Strong product identification and quality, access to low-cost natural gas, a highly educated workforce, world class research centers, protection for intellectual property, and a robust regulatory system make the United States a competitive home for chemicals firms from across the globe.
Basic Chemicals: These include organic and inorganic chemicals, plastic resins, dyes and pigments. Plastic resins, in particular, have experienced significant growth as a replacement for traditional materials in the automotive, construction, and packaging end-use markets.
Specialty Chemicals: These include adhesives and sealants, water treatment chemicals, plastic additives, catalysts and coatings. These chemicals are performance-oriented and typically include customer/technical servicing as an aspect of their sales.
Agricultural Chemicals: These play a crucial role in the farm economy and the food processing sector. Thanks to modern agriculture, farmers have doubled the production of world food supplies since 1960, tripled the output of foods like cooking oils and meats, and increased per capita food supplies in the developing world by 25 percent.

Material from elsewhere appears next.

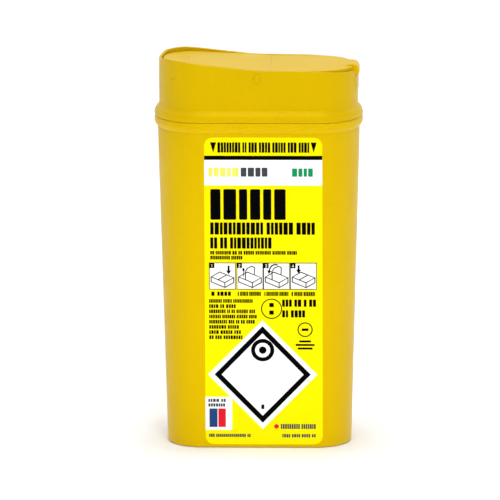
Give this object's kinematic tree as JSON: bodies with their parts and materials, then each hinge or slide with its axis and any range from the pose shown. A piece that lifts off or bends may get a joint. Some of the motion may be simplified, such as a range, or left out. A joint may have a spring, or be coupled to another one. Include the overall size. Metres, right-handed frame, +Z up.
{
  "type": "sharps container",
  "caption": "Small yellow tapered tub with a snapped-on lid and a press-to-open flap, for used needles and other sharps.",
  "frame": {"origin": "centre of the base, on the surface the container stands on", "axes": "+Z up; +X to the right seen from the labelled front, towards the fixed end of the lid; -Y out of the front label"},
  "size_m": [0.082, 0.037, 0.1564],
  "materials": {
    "tub_plastic": "satin moulded polypropylene",
    "lid_plastic": "satin moulded polypropylene",
    "closure_plastic": "fine-grained moulded polypropylene",
    "label_film": "printed film"
  },
  "bodies": {
    "container": {"container_base": "tub_plastic", "lid": "lid_plastic", "top_plate": "closure_plastic", "front_label": "label_film", "back_label": "label_film"},
    "flap": {"closure_flap": "closure_plastic"},
    "pad": {"press_pad": "closure_plastic"}
  },
  "joints": [
    {"name": "flap_hinge", "type": "hinge", "parent": "container", "child": "flap", "pos_m": [-0.0003, 0, 0.1498], "axis": [0, 1, 0], "range_deg": [-3, 88]},
    {"name": "pad_hinge", "type": "hinge", "parent": "container", "child": "pad", "pos_m": [0.0204, 0, 0.1516], "axis": [0, -1, 0], "range_deg": [-0.5, 12.4]}
  ],
  "couplings": [
    {"joint": "pad_hinge", "follows": "flap_hinge", "ratio": 0.14}
  ]
}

Pharmaceuticals: These include diagnostics, prescription drugs, vaccines, vitamins, and over-the-counter drugs for human and veterinary applications. This subsector also includes biotechnology products. Strategic investment in companies, facilities, and research and development is especially important for this subsector.
Consumer Products: These include soaps, detergents, and cleaners, as well as toiletries and cosmetics. While consumer products are an established segment of the industry, technological innovation and product development are important due to short product life cycles.
Manufacturing Extension Partnership (MEP): MEP helps U.S. firms by providing individually tailored services to help companies improve their productivity, economic competitiveness and technological capabilities. The program leverages money and resources in a cooperative effort with the federal government, state and local authorities, and the private sector. The MEP generates approximately $30 in new sales for every federal dollar invested.
Advanced Manufacturing Office (AMO), Department of Energy: Through cost-shared projects, tools, training, and information, the AMO works with a broad spectrum of public-private partners to develop/commercialize technologies and practices that will help U.S. manufacturers succeed in the global marketplace. The Innovative Manufacturing Initiative of the AMO focuses on transformational manufacturing processes and materials with the goal of commercialization in five to seven years. The U.S. chemicals industry accounted for several of the 13 projects awarded a total of $54 million in June 2012 by the Innovative Manufacturing Initiative.